Source excerpt |
_ _ _ _
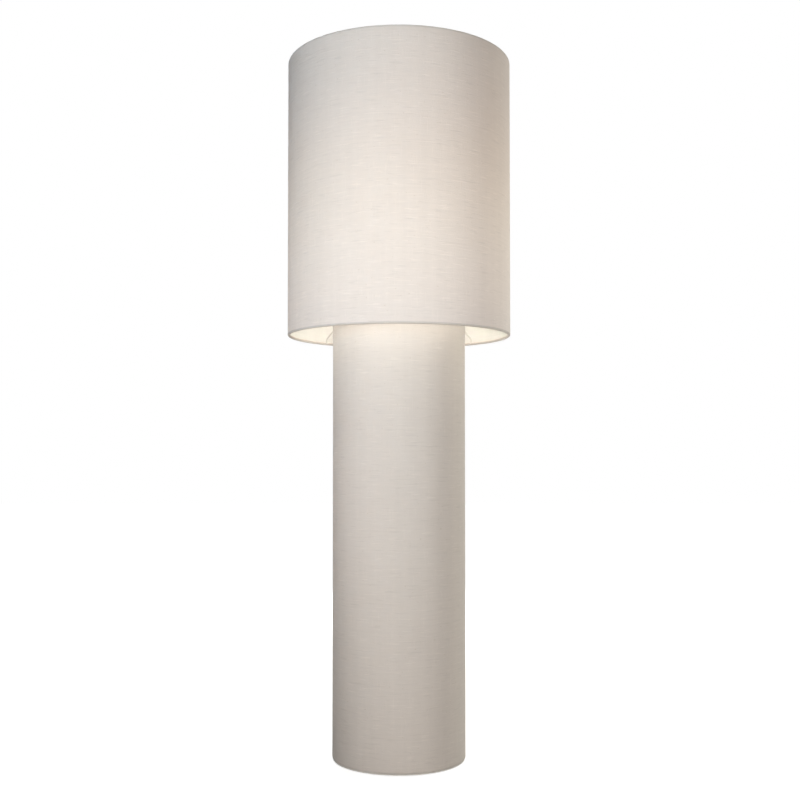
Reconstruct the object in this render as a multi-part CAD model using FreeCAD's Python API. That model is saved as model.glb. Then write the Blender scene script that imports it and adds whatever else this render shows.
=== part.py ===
import FreeCAD, Part
import math
import os

# Column floor lamp: a linen-covered column on a steel foot, with a larger drum shade round its top.
# Millimetres. The origin is the lamp's middle at floor level, +Z is up and the front faces -Y.

Vector = FreeCAD.Vector
AXIS = Vector(0, 0, 1)
COS_45 = math.cos(math.radians(45))
SAME_POINT = 1e-6
ARC_SHARE = 0.45

# Driving dimensions: the two drums
column_diameter = 297.0
column_height = 1000.0
shade_diameter = 500.0
shade_height = 614.0
shade_overlap = 58.0
cloth = 0.5
liner = 0.8
hoop_wire = 4.0
hem_slack = 0.4

# Clearances
seat_gap = 0.2
register_gap = 0.6
thread_gap = 0.05
slide_gap = 0.3

# Foot
foot_height = 2.0
foot_radius = 10.0
foot_count = 6
foot_inset = 23.5
foot_rounding = 0.5
base_step = 2.5
base_thickness = 10.0
base_inset = 1.5
base_chamfer = 1.0

# Stem and its flange
stem_radius = 12.5
stem_wall = 2.0
flange_edge = 12.0
flange_thickness = 6.0
collar_radius = 18.0
collar_height = 14.0
flange_screw_count = 3
flange_screw_circle = 33.0
flange_screw_radius = 3.0
flange_screw_grip = 7.0
flange_screw_flats = 10.0
flange_screw_head = 4.0
plug_length = 25.0
stem_bolt_radius = 4.0
stem_bolt_length = 22.0
stem_bolt_flats = 13.0
stem_bolt_head = 5.3
washer_radius = 15.0
washer_thickness = 1.6

# Disc that closes the column and carries the lampholders
disc_thickness = 2.0
disc_skirt_depth = 12.0
disc_skirt_wall = 2.0

# Wiring
inlet_cord_diameter = 7.0
inlet_clearance = 0.1
inlet_above_base = 9.5
grommet_body_radius = 6.0
grommet_flange_radius = 8.5
grommet_flange_thickness = 1.5
grommet_groove_gap = 0.15
terminal_depth = 18.0
terminal_rounding = 1.0
terminal_distance = 70.0
terminal_poles = 3
terminal_pitch = 10.0
terminal_hole_radius = 1.7
terminal_screw_hole_radius = 2.2
terminal_screw_hole_depth = 8.0
terminal_head_radius = 2.6
small_screw_radius = 2.0
small_head_radius = 4.0
small_head_height = 2.6
small_head_rounding = 0.8
small_screw_grip = 6.0
riser_diameter = 6.8
lead_diameter = 3.0
lead_clearance = 0.6
splice_wall = 0.8
splice_length = 30.0
lead_slot_width = 8.0
lead_slot_height = 34.0
riser_slot_width = 9.0
riser_slot_height = 40.0
lead_end_below_top = 100.0
lead_bend_below_top = 55.0
lead_out_below_top = 35.0
riser_bend_out = 30.0
riser_bend_up = 66.0
earth_lead_diameter = 2.4
earth_tag_thickness = 1.0
earth_tag_radius = 5.0
earth_barrel_length = 8.0
earth_barrel_wall = 0.5
earth_screw_x = 60.0
earth_screw_y = 45.0
earth_lead_turn = 38.0
earth_lead_lap = 1.0
earth_lead_offset = 5.0

# Lampholders and lamps
lamp_count = 3
lamp_circle = 48.0
first_lamp_angle = 90.0
nipple_radius = 4.95
nipple_bore = 3.5
nipple_below = 10.0
nipple_above = 6.0
nipple_nut_flats = 14.0
nipple_nut_height = 4.0
holder_thickness = 5.85
holder_wall = 2.2
holder_floor = 3.0
holder_base_height = 20.0
holder_ledge_height = 14.0
holder_ledge = 2.8
holder_base_rounding = 4.0
holder_insert_height = 10.0
holder_pedestal_radius = 8.0
holder_pedestal_height = 4.0
holder_contact_radius = 4.0
holder_contact_height = 1.0
holder_mouth_gap = 1.3
holder_lip = 2.0
holder_edge = 1.0
socket_wall = 0.6
screw_cap_radius = 13.1
screw_cap_gap = 0.4
screw_cap_below_neck = 1.0
thread_depth = 0.8
thread_start = 0.8
thread_pitch = 3.63
cap_wall = 0.5
tip_height = 4.5
tip_contact_radius = 5.0
tip_contact_height = 1.5
tip_rounding = 1.0
tip_cone_rise = 1.0
tip_plug_rise = 3.0
bulb_radius = 30.0
bulb_middle = 77.0
bulb_neck_radius = 13.6
bulb_neck_height = 26.0
glass = 1.0
glass_in_cap = 3.0
glass_shoulder = 0.5

# Shade carrier, its posts and nuts
post_count = 4
lamp_clearance = 10.0
post_radius = 6.0
post_height = 26.0
post_hole_depth = 10.0
post_screw_grip = 8.0
post_stud_radius = 2.5
post_stud_above_nut = 2.0
carrier_width = 14.0
carrier_thickness = 3.0
nut_radius = 8.0
nut_height = 9.0
nut_collar_radius = 6.0
nut_collar_height = 3.0
nut_groove_count = 24
nut_groove_depth = 0.5
nut_groove_side = 1.0
nut_chamfer = 0.5
stay_wire = 4.0
stay_count = 4
first_stay_angle = 45.0
stay_foot_height = 10.0
stay_bend = 10.0
stay_lap = 1.0
stay_overrun = 1.0
notch_margin = 1.5

# Levels and radii that follow from the sizes above
column_radius = column_diameter / 2
shade_radius = shade_diameter / 2
step_z = foot_height + base_step
base_top = step_z + base_thickness
column_low = step_z + seat_gap
disc_under = column_height + seat_gap
disc_top = disc_under + disc_thickness
shade_low = column_height - shade_overlap
shade_high = shade_low + shade_height
hem_radius = hoop_wire / 2 + hem_slack
register_radius = column_radius - 2 * (cloth + hem_radius) - register_gap
foot_circle = column_radius - foot_inset
flange_radius = flange_screw_circle + flange_edge
stem_bore = stem_radius - stem_wall
inlet_z = base_top + inlet_above_base
lead_z = base_top + flange_thickness + lead_clearance + riser_diameter / 2
terminal_high = 2 * lead_z - base_top
terminal_width = terminal_poles * terminal_pitch
terminal_middle = terminal_distance + terminal_depth / 2
lead_spread = (riser_diameter - lead_diameter) / 2
carrier_low = disc_top + post_height
carrier_high = carrier_low + carrier_thickness
carrier_inner = lamp_circle + bulb_radius + lamp_clearance
carrier_outer = carrier_inner + carrier_width
post_circle = carrier_inner + carrier_width / 2
insert_top = disc_top + holder_ledge_height + holder_insert_height
contact_low = insert_top + holder_pedestal_height
bulb_low = contact_low + holder_contact_height + slide_gap
socket_bore = screw_cap_radius + screw_cap_gap
socket_outer = socket_bore + socket_wall
holder_radius = socket_outer + thread_gap + holder_thickness
holder_high = bulb_low + bulb_neck_height - holder_mouth_gap


def tube(outer, inner, low, high):
    """Round tube on the lamp's axis."""
    wall = Part.makeCylinder(outer, high - low, Vector(0, 0, low))
    return wall.cut(Part.makeCylinder(inner, high - low, Vector(0, 0, low)))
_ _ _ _
Stated problem |
Exactly as they appear, please write out the lines from the opening of the listing above down to the line containing "# Millimetres. The", with both end lines included.

The response |
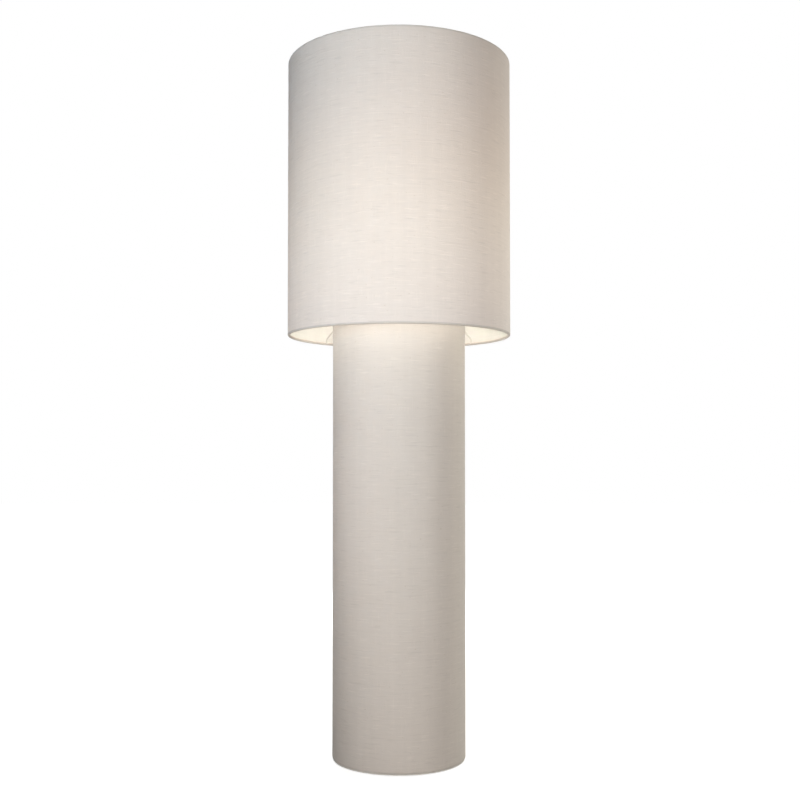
Reconstruct the object in this render as a multi-part CAD model using FreeCAD's Python API. That model is saved as model.glb. Then write the Blender scene script that imports it and adds whatever else this render shows.
=== part.py ===
import FreeCAD, Part
import math
import os

# Column floor lamp: a linen-covered column on a steel foot, with a larger drum shade round its top.
# Millimetres. The origin is the lamp's middle at floor level, +Z is up and the front faces -Y.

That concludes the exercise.